++++ Available data ++++

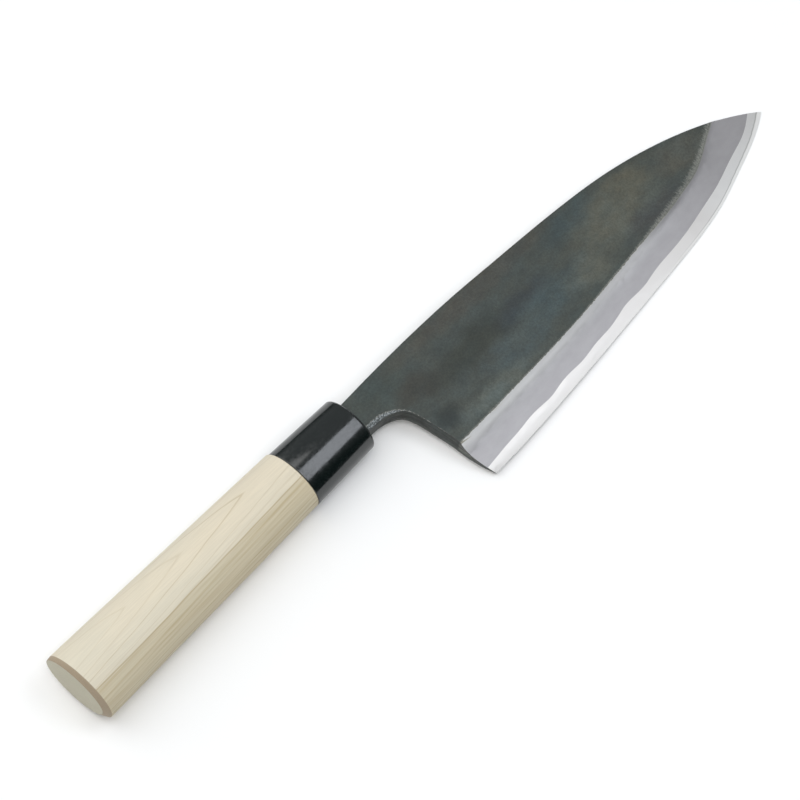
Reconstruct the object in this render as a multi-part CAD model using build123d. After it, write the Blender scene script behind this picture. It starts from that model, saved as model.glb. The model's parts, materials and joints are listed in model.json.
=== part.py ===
from build123d import *
import math
import os

# Deba knife: a thick single-bevel blade of two steels, its tang burned into an oval wooden handle
# with a black ferrule. The pieces are drawn flat and then laid on the table as the knife rests.
# Drawn flat, x runs from the ferrule's front face to the tip, y from the handle's axis to the
# spine, and z from the blade's flat back to its bevelled front. All sizes are in millimetres.

# Blade outline, from the ferrule's front face and the handle's axis
heel_reach = 22.1
blade_length = 179.4
heel_depth = 48.0
tip_depth = 23.6
spine_height = 6.9
neck_rise = 5.9
neck_drop = 7.4

# Blade thickness, bevel and hollow back
neck_thickness = 7.8
tip_thickness = 1.5
bevel_width = 15.3
edge_land = 0.15
hollow_depth = 0.35
hollow_edge_rim = 3.0
hollow_spine_rim = 4.0
filed_edge_width = 2.0
filed_edge_depth = 0.8
spine_rounding = 0.5

# The hard steel starts this far from the ferrule, under the neck
hard_steel_start = 11.5

# Tang, as width and thickness at the neck and at its end
tang_length = 90.0
tang_neck_width = 11.4
tang_neck_thickness = 6.0
tang_end_width = 5.0
tang_end_thickness = 3.0
tang_gap = 0.05
tang_end_gap = 3.0

# Handle ovals, as width across the blade's depth and height across its thickness. The butt's face
# sits toward the spine, so that its chamfer is widest on the edge side.
wood_length = 103.7
wood_butt_width = 28.4
wood_butt_height = 22.4
wood_front_width = 24.5
wood_front_height = 19.4
butt_chamfer = 1.6
butt_face_width = 25.4
butt_face_height = 18.6
butt_face_offset = 1.3
wood_front_rounding = 0.5

# Ferrule, which sits a little off the wood's axis, toward the edge
ferrule_length = 29.5
ferrule_rear_width = 24.2
ferrule_rear_height = 19.2
ferrule_front_width = 22.5
ferrule_front_height = 17.8
ferrule_wall = 1.8
ferrule_offset = 0.3
ferrule_front_rounding = 1.1
ferrule_rear_rounding = 0.4
glue_gap = 0.05

# Cuts run this far past what they cut
overrun = 2.0

# Stations along the blade: share of its length, of the edge's rise from heel to tip, and of the
# bevel's width. Past the last but two, the bevel's top line has left the blade over the spine.
bevel_shares = [
    (0.0, 0.0, 0.985),
    (0.1, 0.014, 0.98),
    (0.21, 0.053, 0.95),
    (0.35, 0.12, 0.91),
    (0.5, 0.202, 0.93),
    (0.62, 0.268, 0.955),
    (0.7, 0.325, 0.96),
    (0.76, 0.394, 0.965),
    (0.81, 0.487, 0.995),
    (0.85, 0.575, 1.08),
    (0.89, 0.662, 1.17),
    (0.945, 0.802, 1.265),
    (1.0, 1.0, 1.32),
]

# Across the bevel from edge to top line: share of its width and of the blade's thickness. It is
# flat from the whetstone near the edge and hollow from the wheel near its top.
bevel_profile_shares = [(0.3, 0.25), (0.6, 0.44), (0.84, 0.65)]

# Spine: share of the blade's length from the heel, and of the drop from the spine to the tip
spine_shares = [
    (0.125, 0.0),
    (0.22, 0.013),
    (0.32, 0.046),
    (0.42, 0.081),
    (0.526, 0.128),
    (0.604, 0.177),
    (0.682, 0.252),
    (0.771, 0.38),
    (0.822, 0.475),
    (0.877, 0.6),
    (0.922, 0.721),
    (0.967, 0.866),
    (1.0, 1.0),
]

# Weld between the two steels: share of the blade's length and of its thickness there. It was
# forged, so it waves.
weld_shares = [
    (0.0, 0.2),
    (0.05, 0.228),
    (0.1, 0.24),
    (0.135, 0.257),
    (0.165, 0.245),
    (0.197, 0.226),
    (0.225, 0.247),
    (0.253, 0.256),
    (0.3, 0.23),
    (0.345, 0.25),
    (0.387, 0.239),
    (0.418, 0.253),
    (0.45, 0.28),
    (0.51, 0.245),
    (0.55, 0.267),
    (0.62, 0.267),
    (0.67, 0.272),
    (0.755, 0.293),
    (0.81, 0.271),
    (0.86, 0.25),
    (0.933, 0.217),
    (0.972, 0.23),
]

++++

▸ **Exercise**
Repeat the material word for word from its opening line up to and including the line containing "neck_drop = 7.4".

▸ **Correct result**
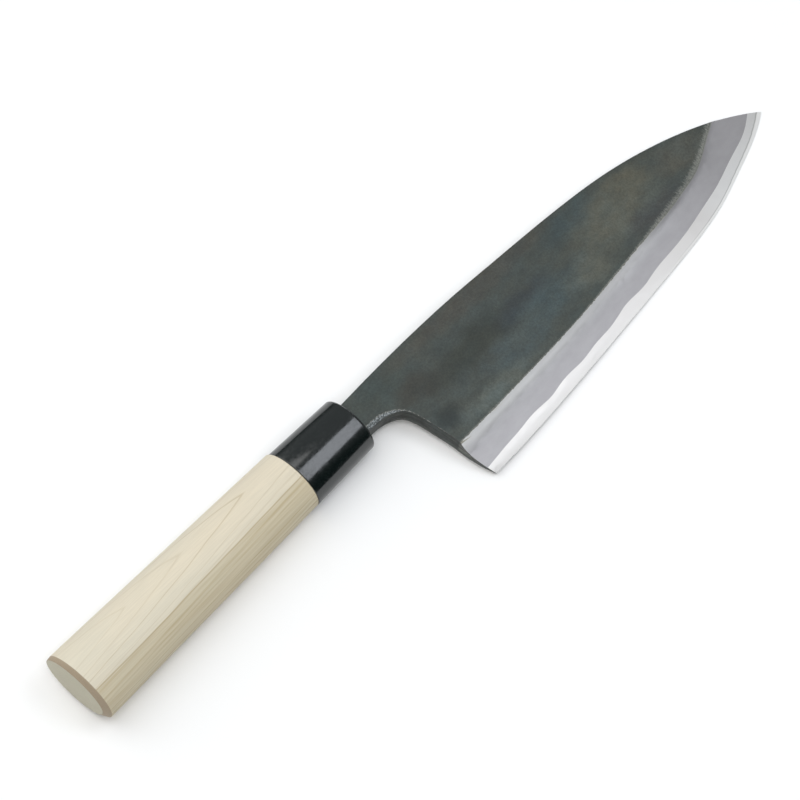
Reconstruct the object in this render as a multi-part CAD model using build123d. After it, write the Blender scene script behind this picture. It starts from that model, saved as model.glb. The model's parts, materials and joints are listed in model.json.
=== part.py ===
from build123d import *
import math
import os

# Deba knife: a thick single-bevel blade of two steels, its tang burned into an oval wooden handle
# with a black ferrule. The pieces are drawn flat and then laid on the table as the knife rests.
# Drawn flat, x runs from the ferrule's front face to the tip, y from the handle's axis to the
# spine, and z from the blade's flat back to its bevelled front. All sizes are in millimetres.

# Blade outline, from the ferrule's front face and the handle's axis
heel_reach = 22.1
blade_length = 179.4
heel_depth = 48.0
tip_depth = 23.6
spine_height = 6.9
neck_rise = 5.9
neck_drop = 7.4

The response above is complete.